Tamat SD tahun 1969, atau setahun setelah sang ayah
menjabat sebagai Bupati Kendari, LA masuk ke SMP Negeri I Kendari di
tahun yang sama. Selain tekun belajar atas dorongan keras sang ibu yang
juga seorang guru, sebagaimana kebiasaan sebelumnya di bangku SD, LA
sangat hobby bermain bola. Di jam-jam keluar main, LA hampir tak pernah
luput bermain bola bersama teman-temannya di halaman bagian dalam
bangunan sekolah. Naik ke bangku SMP kelas III, LA mulai berkenalan
dengan seni beladiri. Bersama beberapa teman sekelasnya, termasuk Nurlan
Samad, mantan camat Sampara, LA mengikuti latihan Karate Kontau (ketika
itu populer dengan sebutan KK) pada seorang guru di desa Andaroa
bernama La Hali. Sejak saat itu hingga tahun-tahun sesudahnya, bahkan
hingga sekarang saat buku ini ditulis, LA dikenal sangat aktif mengikuti
berbagai sesi latihan seni beladiri, utamanya karate.
Masuk ke
SMA Negeri 1 Kendari setelah tamat SMP tahun 1972, atas dorongan sang
Ayah yang tengah menjabat sebagai Bupati Kendari, LA mulai aktif dalam
berbagai kegiatan organisasi di sekolah dengan menjadi pengurus inti
OSIS. Selain itu, ia juga masuk menjadi anggota dan aktif dalam berbagai
kegiatan Pramuka.
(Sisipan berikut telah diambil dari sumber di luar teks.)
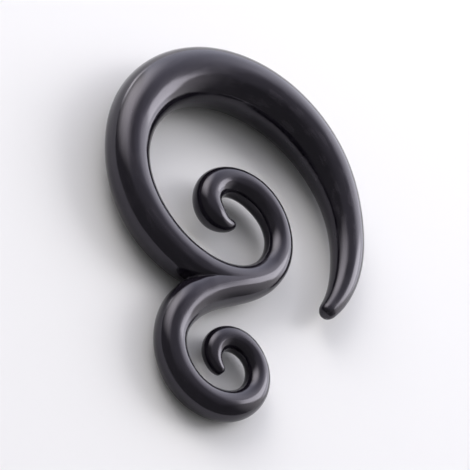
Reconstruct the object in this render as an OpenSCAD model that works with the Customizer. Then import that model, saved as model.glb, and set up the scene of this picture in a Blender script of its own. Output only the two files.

Mengikuti event-event camping (berkemah) dan jelajah
hutan (cross-country) ke daerah pegunungan dan pesisir laut, menjadi
kegiatan yang paling digandrungi LA selama menjadi siswa SMA Negeri I
Kendari. Di sekolah ini, ia juga berlajar berpidato dan berinteraksi
dengan rekan-rekannya dari berbagai daerah asal, seperti dengan Insana
Maliki (sekarang Sekda Buton), Abdullah Mundu, Andrias Sikata, Syam
Abdul Jalil hamra (mantan Ketua KPU Kota Kendari) dan lain-lain.